Despite the difference in numbers, Subramanian is correct in spirit – the percentage difference between the current rate of inflation and the long-run average rate is much higher for the USA than it is for India for each of the time periods that we have considered.

Let us see if this changes if I use the WPI and the GDP deflator to estimate the inflation rate. I compute the rates of inflation using a trend equation. The US does not report WPI inflation, which is absent in Figure 3.

 


By and large, the story remains the same: the percentage difference between the current inflation rate and the long-run average rate remains higher for the USA than for India. The numbers don’t match with those aggressively put forward by Subramanian. This discrepancy in numbers is disappointing especially bearing in how scathing he was in his criticism of CMIE data on unemployment.
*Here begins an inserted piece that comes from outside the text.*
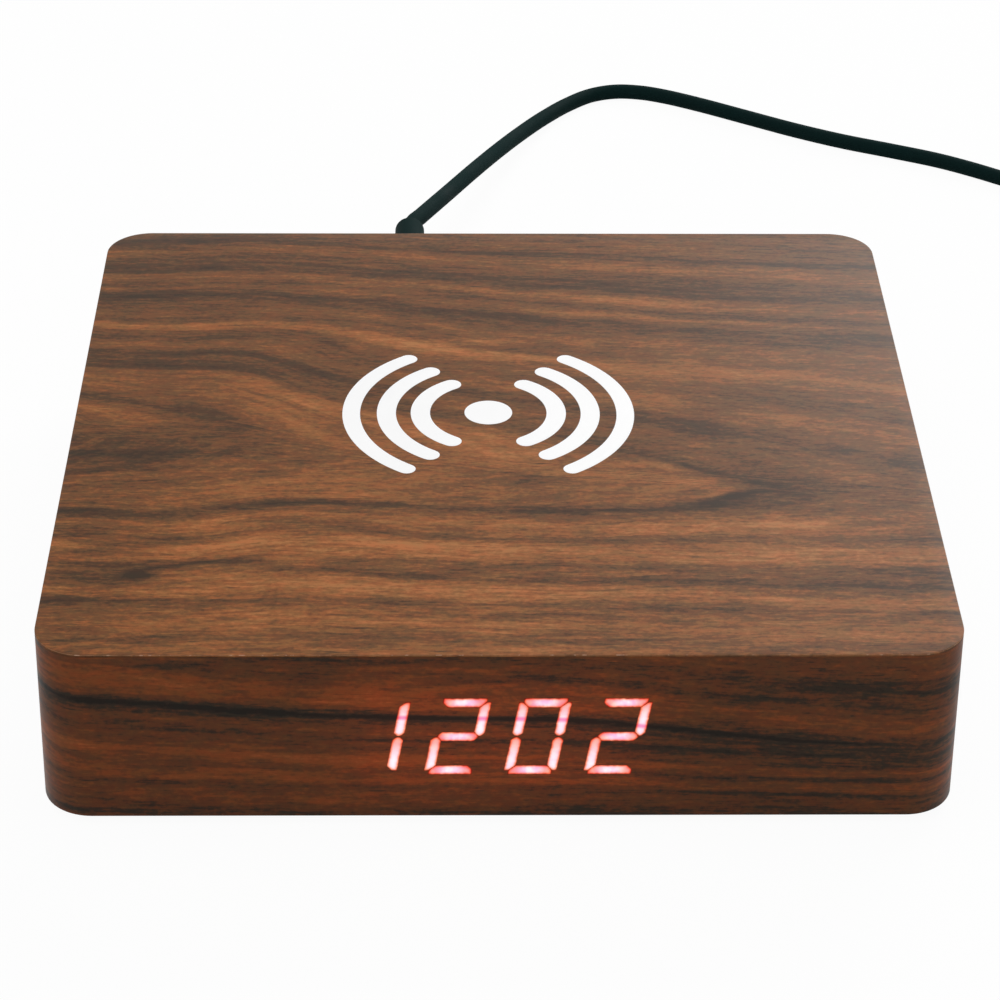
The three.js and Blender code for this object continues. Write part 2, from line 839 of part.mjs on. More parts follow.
const charger = groupAt(clock, 0, chargeShift, 0);
place(charger, "charging_winding", chargingWinding(), materials.copper, [0, 0, windingLevel]);
place(
  charger,
  "winding_shield",
  standing(rectangle(shieldSide, shieldSide, shieldCorner), shieldTop - shieldThickness, shieldTop),
  materials.ferrite,
);
place(charger, "charger_board", chargerBoard(), materials.greenBoard);
place(charger, "charger_chip", underBoard(chargerChipSide, chargerChipHeight), materials.blackPlastic, [
  chargerBoardAcross,
  chargerBoardLength / 4,
  0,
]);
place(charger, "charger_choke", underBoard(chargerChokeSide, chargerChokeHeight), materials.ferrite, [
  chargerBoardAcross,
  -chargerBoardLength / 4,
  0,
]);
chargerScrewSpots.forEach(([x, y], i) => {
  const length = pocketLevel - glueLine - chargerBoardBottom;
  const piece = screw(smallHead, smallHeadHeight, smallShank, length).rotateX(Math.PI);
  place(charger, `charger_screw_${i + 1}`, piece, materials.steel, [
    x,
    y - chargeShift,
    chargerBoardBottom - glueLine,
  ]);
});

function windingLead() {
  const start = windingOuterRadius + windingWire / 2 + looseFit;
  const end = chargerBoardStart + leadSlotWidth / 2;
  const middle = (start + end) / 2;
  const low = chargerBoardTop + looseFit;
  const curve = curveThrough([
    [start, 0, windingLevel],
    [middle, 0, windingLevel - looseFit / 2],
    [end, 0, (windingLevel + low) / 2],
    [end, 0, low],
  ]);
  return swept(regularPolygon(windingLeadRadius, wireSides), curve, wireSteps);
}
place(charger, "winding_lead", windingLead(), materials.copper);

// The control board with its socket, switches, buttons and sounder

const controls = groupAt(clock, 0, 0, boardTop);
const axisRise = controlHeight - boardTop;

function controlBoard() {
  const board = standing(
    rectangle(boardEnd - boardStart, boardDepth),
    -boardThickness,
    0,
  ).translate((boardStart + boardEnd) / 2, boardMiddle, 0);
  const holes = boardScrewSpots.map(([x, y]) =>
    standingDisc(smallClearance, -boardThickness - overrun, overrun, quarterFacets).translate(x, y, 0),
  );
  return cut(board, holes);
}

const socketMouth = rearPocketFace - looseFit;

function powerSocket() {
  const body = lying(rectangle(socketWidth, socketHeight), socketMouth - socketDepth, socketMouth);
  const bore = lyingDisc(socketBore, socketMouth - socketDepth + socketBack, socketMouth + overrun);
  const pin = lyingDisc(
    socketPinRadius,
    socketMouth - socketDepth + socketBack / 2,
    socketMouth - socketPinSet,
    quarterFacets,
  );
  return join([cut(body, [bore]), pin]);
}

const flangeBack = rearPocketFace - looseFit - flangeThickness;
const plungerFront = flangeBack - glueLine;
const switchFace = flangeBack - buttonTravel - looseFit;

function pushButton() {
  const tip = caseSide / 2 + buttonProud;
  return turned([
    [0, flangeBack],
    [buttonFlange, flangeBack],
    [buttonFlange, flangeBack + flangeThickness],
    [buttonRadius, flangeBack + flangeThickness],
    [buttonRadius, tip - buttonCrown],
    [buttonRadius - buttonCrown, tip],
    [0, tip],
  ]);
}

function switchHousing() {
  const height = axisRise + switchRise - glueLine;
  const body = lying(rectangle(switchWidth, height), switchFace - switchDepth, switchFace);
  body.translate(0, 0, (switchRise - axisRise + glueLine) / 2);
  return cut(body, [lyingDisc(plungerBore, switchFace - plungerBoreDepth, switchFace + overrun)]);
}

place(controls, "control_board", controlBoard(), materials.greenBoard);
place(controls, "power_socket", powerSocket(), materials.blackPlastic, [
  socketAcross,
  0,
  axisRise + glueLine,
]);
["set", "up", "down"].forEach((job, i) => {
  const at = [buttonSpots[i], 0, axisRise];
  place(controls, `${job}_button`, pushButton(), materials.blackPlastic, at);
  place(
    controls,
    `${job}_plunger`,
    lyingDisc(plungerRadius, switchFace - plungerReach, plungerFront, quarterFacets),
    materials.greyPlastic,
    at,
  );
  place(controls, `${job}_switch`, switchHousing(), materials.greyPlastic, at);
});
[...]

Apart from the data, the more critical question that should be asked is if we should be happy that the USA’s inflation rate is higher than its long-run average by a margin substantially greater than it is for India. Is it a matter of satisfaction that the US is doing worse even if India’s inflation is high? Would an Indian consumer enjoy a feeling of schadenfreude from knowing that the average US consumer is much worse off? This cartoon by Cartoonist Alok (@caricatured) answers these questions much better:




Economic Situation in the US and India

The other problem with Subramanian’s comparison of the Indian and USA inflation rates is that he does not seem to compare the prevailing economic situation in the two countries. The US economy is currently operating very close to its potential level of Real GDP, a situation when high inflation is likely to be a problem. As Bordoloi et al (2009)[v] note that “potential output is the maximum output an economy could produce without putting pressure on the price level. It is that level of output at which the aggregate demand and supply in the economy are balanced”. They further point out that “When the actual output exceeds the potential output, i.e. the output gap becomes positive, the rising demand leads to an increase in the price level…Such instances are seen as a source for inflationary pressures and as a signal for the central bank to tighten monetary policy”. Figure 4 below shows the output gap measured as

Output Gap (%) = [(Real GDP-Potential Real GDP)/(Potential Real GDP)]*100

The horizontal line at 0.00 is where the two measures of GDP are equal. The figure shows that the US economy is operating very close to its potential output level, possibly leading to rising inflation.




The low unemployment rate in the US economy is a concomitant of this narrowing of the output gap. In July 2022, against all expectations, the US added 580,000 jobs pushing the unemployment rate down to a half-century low.[vi]


India does not report real potential GDP on a regular basis, but the RBI’s Report on Currency and Finance states that “…during the pandemic period, a negative output gap of about 4-6 per cent per quarter during Q2:2020-21 through Q1:2021-22 opened up” (page 18). [vii] These estimates were reported over a year back and it is not known how much of the negative output gap has been bridged and whether this is leading to high inflation. The following chart from the aforementioned RBI’s Report on Currency and Finance shows that the unemployment rate in March 2022 was close to 8%. The CMIE reported that 13 million jobs were lost in June 2022.[viii]



Comparing the conditions in the US and India shows that the situation prevailing in the two economies is quite clearly different. The US economy seems to be operating close to its potential, which is leading to high inflation. On the other hand, India does not seem to be operating close to its potential (as seen by the unemployment rates), and hence its inflation probably requires a different explanation. A simplistic comparison of inflation rates in the two countries (as was done by Subramanian) and then claiming that India is in a much better position is not very helpful.